**Set task:** Only one span of the listing below is wanted: the lines from the one with "const fileJacket = new THREE.Group();" through the one with "zip(*points))), Vector(map(max, zip(*points)))", reproduced exactly, both ends kept.

**Source excerpt:**

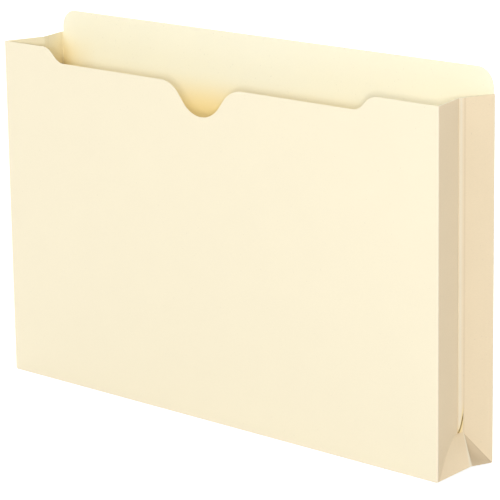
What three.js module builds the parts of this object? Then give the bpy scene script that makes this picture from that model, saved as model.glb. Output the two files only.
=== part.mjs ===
// File jacket: a manila pocket for loose papers, made of one scored, folded and glued board.
// Its panels are separate plates here, one between each pair of fold lines.
// Millimetres. X runs along the width, the front panel faces -Y, and Z is up from the table.

import * as THREE from 'three';

// Overall size

const jacketWidth = 374.65;
const backHeight = 241.3;
const shoulderHeight = 226;
const expandedDepth = 52;
const boardThickness = 0.28;
const bottomCornerRadius = 1.2;

// Top edge of the front panel: two high shoulders, a wide shallow dip and a thumb notch in it.
// The dip and the notch lie a little left of the middle, as on the photographed jacket.

const cutOffset = -4.5;
const dipDepth = 9.5;
const dipHalfWidth = 125.5;
const shoulderCurveRadius = 12;
const shoulderSlope = THREE.MathUtils.degToRad(42);
const notchDepth = 20;
const notchCurveRadius = 20;
const notchSlope = THREE.MathUtils.degToRad(51);

// The back panel's full-width tab, doubled by a strip folded down behind it.

const tabCornerRadius = 12.7;
const tabPlyHeight = 38;

// Gussets. The creases of the side gussets stand inward, and that of the bottom stands up.

const sideCreaseInset = 7.2;
const bottomCreaseHeight = 4.6;
const lapWidth = 4;
const lapBottom = 37.5;

// Corner webs: the small triangles where a side gusset meets the bottom one.

const webRaise = 0.6;
const webHeight = 26;
const webOverhang = 4.6;
const webFreeCornerHeight = 5;

// The curved slit that gapes above each pair of webs, in the front half of the side gusset.

const slitTop = 37;
const slitBottom = 24.2;
const slitReach = 7.8;
const slitWidth = 1;

// Clearances. The plates are parted at the folds, so that they turn freely.

const foldClearance = 0.15;
const creaseClearance = 0.15;
const webClearance = 0.3;
const lapClearance = 0.3;
const floorClearance = 0.05;

// The lower edge of a side gusset starts this high at its fold and meets the slanted edge this
// far along, to clear the bottom gusset when the jacket is folded flat.

const cornerReliefHeight = 4.6;
const cornerReliefReach = 5.7;

// Number of straight steps in each rounded stretch of an outline.

const arcSteps = 10;

// Derived sizes

const halfWidth = jacketWidth / 2;
const halfDepth = expandedDepth / 2;
const middleY = -boardThickness / 2;
const frontOuterY = middleY - halfDepth;
const backOuterY = middleY + halfDepth;
const frontFoldY = frontOuterY + boardThickness + foldClearance;
const backFoldY = backOuterY - boardThickness - foldClearance;
const foldReach = middleY - frontFoldY;
const bottomFoldZ = boardThickness + floorClearance;
const sideFoldX = halfWidth - boardThickness;
const dipHeight = shoulderHeight - dipDepth;

const xAxis = new THREE.Vector3(1, 0, 0);
const yAxis = new THREE.Vector3(0, 1, 0);
const zAxis = new THREE.Vector3(0, 0, 1);

const manilaColor = 0xf7eacb;
const shadedManilaColor = 0xe6cfa6;
const tabColor = 0xfaf0d2;

// Makes a plate of board from an outline drawn on one of its faces. That face passes through
// origin and is spanned by across and along. The board lies on the side that towards points to.
function makeBoard(name, outline, { origin, across, along, towards }, color) {
  const geometry = new THREE.ExtrudeGeometry(outline, {
    depth: boardThickness,
    bevelEnabled: false,
    curveSegments: arcSteps,
  });
  const normal = new THREE.Vector3().crossVectors(across, along);
  if (normal.dot(towards) < 0) {
    geometry.translate(0, 0, -boardThickness);
  }
  const material = new THREE.MeshStandardMaterial({ color, roughness: 0.85, metalness: 0 });
  const mesh = new THREE.Mesh(geometry, material);
  mesh.name = name;
  mesh.position.copy(origin);
  mesh.quaternion.setFromRotationMatrix(new THREE.Matrix4().makeBasis(across, along, normal));
  return mesh;
}

function polygon(points) {
  return new THREE.Shape(points.map(([x, y]) => new THREE.Vector2(x, y)));
}

// Rounds one corner of a full-width panel. side is 1 on the right and -1 on the left, and end
// is 1 at the top and -1 at the bottom. height is that of the corner itself.
function roundCorner(shape, side, end, height, radius) {
  const centreX = side * (halfWidth - radius);
  const centreY = height - end * radius;
  const quarter = Math.PI / 2;
  const start = side > 0 ? Math.min(end, 0) * quarter : quarter + Math.max(-end, 0) * quarter;
  shape.absarc(centreX, centreY, radius, start, start + quarter);
}

// A full-width panel with its top corners rounded.
function tabbedPanel(bottom) {
  const shape = new THREE.Shape();
  if (bottom === 0) {
    shape.moveTo(bottomCornerRadius - halfWidth, 0);
    roundCorner(shape, 1, -1, 0, bottomCornerRadius);
  } else {
    shape.moveTo(-halfWidth, bottom);
    shape.lineTo(halfWidth, bottom);
  }
  roundCorner(shape, 1, 1, backHeight, tabCornerRadius);
  roundCorner(shape, -1, 1, backHeight, tabCornerRadius);
  if (bottom === 0) {
    roundCorner(shape, -1, -1, 0, bottomCornerRadius);
  }
  return shape;
}

// Points of an S-curve: an arc, a straight slope and an arc that bends the other way. It starts
// level at (startX, startY) and ends level, rise higher, going right where side is 1.
function risingCurve(startX, startY, rise, slope, radius, side) {
  const straightRise = rise - 2 * radius * (1 - Math.cos(slope));
  const run = 2 * radius * Math.sin(slope) + straightRise / Math.tan(slope);
  const lower = [];
  const upper = [];
  for (let step = 0; step <= arcSteps; step += 1) {
    const turn = (slope * step) / arcSteps;
    const along = radius * Math.sin(turn);
    const up = radius * (1 - Math.cos(turn));
    lower.push([startX + side * along, startY + up]);
    upper.unshift([startX + side * (run - along), startY + rise - up]);
  }
  return [...lower, ...upper];
}

// The front panel's outline, drawn anticlockwise from the bottom left.
function frontOutline() {
  const shoulderCurve = (side) => {
    const startX = cutOffset + side * dipHalfWidth;
    return risingCurve(startX, dipHeight, dipDepth, shoulderSlope, shoulderCurveRadius, side);
  };
  const notchCurve = (side) => {
    const bottom = dipHeight - notchDepth;
    return risingCurve(cutOffset, bottom, notchDepth, notchSlope, notchCurveRadius, side);
  };
  const topEdge = [
    [halfWidth, shoulderHeight],
    ...shoulderCurve(1).reverse(),
    ...notchCurve(1).reverse(),
    ...notchCurve(-1).slice(1),
    ...shoulderCurve(-1),
    [-halfWidth, shoulderHeight],
  ];
  const shape = new THREE.Shape();
  shape.moveTo(bottomCornerRadius - halfWidth, 0);
  roundCorner(shape, 1, -1, 0, bottomCornerRadius);
  topEdge.forEach(([x, y]) => shape.lineTo(x, y));
  roundCorner(shape, -1, -1, 0, bottomCornerRadius);
  return shape;
}

// The two large panels and the strip that doubles the tab.
function uprightPanels() {
  const upright = (y, towards) => {
    const origin = new THREE.Vector3(0, y, 0);
    return { origin, across: xAxis, along: zAxis, towards };
  };
  const forwards = yAxis.clone().negate();
  const plyBottom = backHeight - tabPlyHeight;
  return [
    makeBoard('front_panel', frontOutline(), upright(frontOuterY, yAxis), manilaColor),
    makeBoard('back_panel', tabbedPanel(0), upright(backOuterY, forwards), manilaColor),
    makeBoard('tab_reinforcing_ply', tabbedPanel(plyBottom), upright(backOuterY, yAxis), tabColor),
  ];
}

// One half of the bottom gusset, which slopes up from its fold to the centre crease. Its upper
// face passes through its fold, and its underside ends at the crease.
// end is -1 at the front panel and 1 at the back one.
function bottomHalf(name, end) {
  const foldY = end < 0 ? frontFoldY : backFoldY;
  const creaseRise = bottomCreaseHeight - bottomFoldZ;
  const reach = Math.sqrt(foldReach ** 2 + creaseRise ** 2 - boardThickness ** 2);
  const tilt = Math.atan2(creaseRise, foldReach) + Math.atan2(boardThickness, reach);
  const outline = polygon([
    [-sideFoldX, foldClearance],
    [sideFoldX, foldClearance],
    [sideFoldX, reach - creaseClearance],
    [-sideFoldX, reach - creaseClearance],
  ]);
  const placing = {
    origin: new THREE.Vector3(0, foldY, bottomFoldZ),
    across: xAxis,
    along: new THREE.Vector3(0, -end * Math.cos(tilt), Math.sin(tilt)),
    towards: zAxis.clone().negate(),
  };
  return makeBoard(name, outline, placing, shadedManilaColor);
}

// The inner face of one half of a side gusset, from its fold to the crease. Its origin is on the
// fold, at the table's height. side is 1 on the right and -1 on the left.
function gussetFace(side, end) {
  const foldY = end < 0 ? frontFoldY : backFoldY;
  const origin = new THREE.Vector3(side * sideFoldX, foldY, 0);
  const slope = new THREE.Vector3(-side * sideCreaseInset, -end * foldReach, 0);
  const reach = slope.length();
  const outward = new THREE.Vector3(side * foldReach, -end * sideCreaseInset, 0).normalize();
  return { origin, across: slope.normalize(), along: zAxis, towards: outward, reach };
}

// Both edges of the slit, from its mouth at the crease down to its end and back to the crease.
// Its middle is a quadratic curve, and it narrows to half its width at its end.
function slitEdges(creaseEdge) {
  const middle = new THREE.QuadraticBezierCurve(
    new THREE.Vector2(creaseEdge, slitTop),
    new THREE.Vector2(creaseEdge - slitReach / 3, (slitTop + slitBottom) / 2),
    new THREE.Vector2(creaseEdge - slitReach, slitBottom),
  );
  const lower = [];
  const upper = [];
  for (let step = 0; step <= arcSteps; step += 1) {
    const share = step / arcSteps;
    const { x, y } = middle.getPoint(share);
    const halfGap = (slitWidth / 2) * (1 - share / 2);
    lower.push([x, y - halfGap]);
    upper.unshift([x, y + halfGap]);
  }
  return [...lower, ...upper];
}

// One half of a side gusset. Its slanted lower edge climbs from the fold to the crease, above
// its corner web.
function gussetHalf(name, side, end) {
  const face = gussetFace(side, end);
  const creaseEdge = face.reach - creaseClearance;
  const slantStart = webRaise + webClearance * Math.SQRT2;
  const slantHeight = (across) => slantStart + (webHeight * across) / face.reach;
  const outline = polygon([
    [foldClearance, cornerReliefHeight],
    [cornerReliefReach, slantHeight(cornerReliefReach)],
    [creaseEdge, slantHeight(creaseEdge)],
    ...(end < 0 ? slitEdges(creaseEdge) : []),
    [creaseEdge, shoulderHeight],
    [foldClearance, shoulderHeight],
  ]);
  return makeBoard(name, outline, face, shadedManilaColor);
}

// The glued lap: a narrow strip of the front half that lies on the back half, along the crease.
function gussetLap(name, side) {
  const face = gussetFace(side, 1);
  const lift = boardThickness + lapClearance;
  const creaseEdge = face.reach - creaseClearance - lift;
  const outline = polygon([
    [creaseEdge - lapWidth, lapBottom],
    [creaseEdge, lapBottom],
    [creaseEdge, shoulderHeight],
    [creaseEdge - lapWidth, shoulderHeight],
  ]);
  const origin = face.origin.clone().addScaledVector(face.towards, lift);
  return makeBoard(name, outline, { ...face, origin }, shadedManilaColor);
}

// A corner web: a triangle that hangs from the slanted edge of its gusset half. Its free corner
// stands out past the side and a little up, and there it meets the web of the other half.
function cornerWeb(name, side, end) {
  const face = gussetFace(side, end);
  const lift = boardThickness + creaseClearance;
  const corner = face.origin.clone().addScaledVector(face.towards, lift).setZ(webRaise);
  const tip = corner.clone().addScaledVector(face.across, face.reach).setZ(webRaise + webHeight);
  const freeX = side * (halfWidth + webOverhang);
  const freeY = middleY + end * creaseClearance;
  const free = new THREE.Vector3(freeX, freeY, webFreeCornerHeight);
  const along = tip.clone().sub(corner);
  const length = along.length();
  along.normalize();
  const across = free.clone().sub(corner);
  const freeAlong = across.dot(along);
  across.addScaledVector(along, -freeAlong);
  const freeAcross = across.length();
  across.normalize();
  const outline = polygon([
    [0, webClearance],
    [freeAcross, freeAlong],
    [0, length - 2 * webClearance],
  ]);
  const towards = new THREE.Vector3(-side, 0, 0);
  return makeBoard(name, outline, { origin: corner, across, along, towards }, shadedManilaColor);
}

function sideGusset(label, side) {
  return [
    gussetHalf(`${label}_gusset_front_half`, side, -1),
    gussetHalf(`${label}_gusset_back_half`, side, 1),
    gussetLap(`${label}_gusset_lap`, side),
    cornerWeb(`${label}_corner_web_front`, side, -1),
    cornerWeb(`${label}_corner_web_back`, side, 1),
  ];
}

const fileJacket = new THREE.Group();
fileJacket.add(
  ...uprightPanels(),
  bottomHalf('bottom_gusset_front_half', -1),
  bottomHalf('bottom_gusset_back_half', 1),
  ...sideGusset('right', 1),
  ...sideGusset('left', -1),
);

export default fileJacket;
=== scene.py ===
# %% [markdown]
# # A manila file jacket
# A file jacket is a wide paper pocket that stands on its own. It is one sheet of thin board, cut, scored,
# folded and glued. This lesson makes each panel as a thin closed board whose shape is worked out with numpy.
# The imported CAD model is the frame: it gives every plane, every height and every hinge.

# %% Load the frame and keep its box
import math
from collections import namedtuple
import bpy
import numpy as np
from mathutils import Matrix, Vector


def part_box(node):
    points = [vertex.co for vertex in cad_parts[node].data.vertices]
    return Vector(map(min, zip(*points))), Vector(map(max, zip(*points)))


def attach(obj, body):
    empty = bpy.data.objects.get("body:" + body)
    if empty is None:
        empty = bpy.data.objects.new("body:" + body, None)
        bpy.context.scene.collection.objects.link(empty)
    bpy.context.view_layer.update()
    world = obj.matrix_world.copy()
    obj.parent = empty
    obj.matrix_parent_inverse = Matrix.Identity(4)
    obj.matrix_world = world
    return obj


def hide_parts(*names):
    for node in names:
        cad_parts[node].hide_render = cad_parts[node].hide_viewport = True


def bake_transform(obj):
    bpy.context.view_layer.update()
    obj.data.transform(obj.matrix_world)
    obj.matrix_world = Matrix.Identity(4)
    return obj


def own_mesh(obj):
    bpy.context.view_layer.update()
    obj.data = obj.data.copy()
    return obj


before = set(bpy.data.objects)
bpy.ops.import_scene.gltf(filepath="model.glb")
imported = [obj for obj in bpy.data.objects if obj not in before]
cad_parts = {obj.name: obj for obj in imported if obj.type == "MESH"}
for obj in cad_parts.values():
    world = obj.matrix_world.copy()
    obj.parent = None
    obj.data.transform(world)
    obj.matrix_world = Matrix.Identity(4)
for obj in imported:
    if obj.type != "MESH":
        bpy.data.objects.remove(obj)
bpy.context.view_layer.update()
MM = 0.001


def box_mm(node):
    """Lowest and highest corner of a CAD node, in millimetres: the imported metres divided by 0.001."""
    low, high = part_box(node)
    return np.array(low) / MM, np.array(high) / MM


front_low, front_high = box_mm("front_panel")
back_low, back_high = box_mm("back_panel")
ply_low, ply_high = box_mm("tab_reinforcing_ply")
print("front panel", front_low.round(2), front_high.round(2), "tab up to", back_high[2].round(2))

# %% [markdown]
# ## Sizes of the board
# The board is about a quarter of a millimetre thick, so its two faces and its cut edges are all real here.
# All lengths below are in millimetres, as a paper maker notes them, and become metres only in the mesh.
# Each panel stops a little before its folds, and the piece beyond the fold brings the rounded fold itself.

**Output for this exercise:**
const fileJacket = new THREE.Group();
fileJacket.add(
  ...uprightPanels(),
  bottomHalf('bottom_gusset_front_half', -1),
  bottomHalf('bottom_gusset_back_half', 1),
  ...sideGusset('right', 1),
  ...sideGusset('left', -1),
);

export default fileJacket;
=== scene.py ===
# %% [markdown]
# # A manila file jacket
# A file jacket is a wide paper pocket that stands on its own. It is one sheet of thin board, cut, scored,
# folded and glued. This lesson makes each panel as a thin closed board whose shape is worked out with numpy.
# The imported CAD model is the frame: it gives every plane, every height and every hinge.

# %% Load the frame and keep its box
import math
from collections import namedtuple
import bpy
import numpy as np
from mathutils import Matrix, Vector


def part_box(node):
    points = [vertex.co for vertex in cad_parts[node].data.vertices]
    return Vector(map(min, zip(*points))), Vector(map(max, zip(*points)))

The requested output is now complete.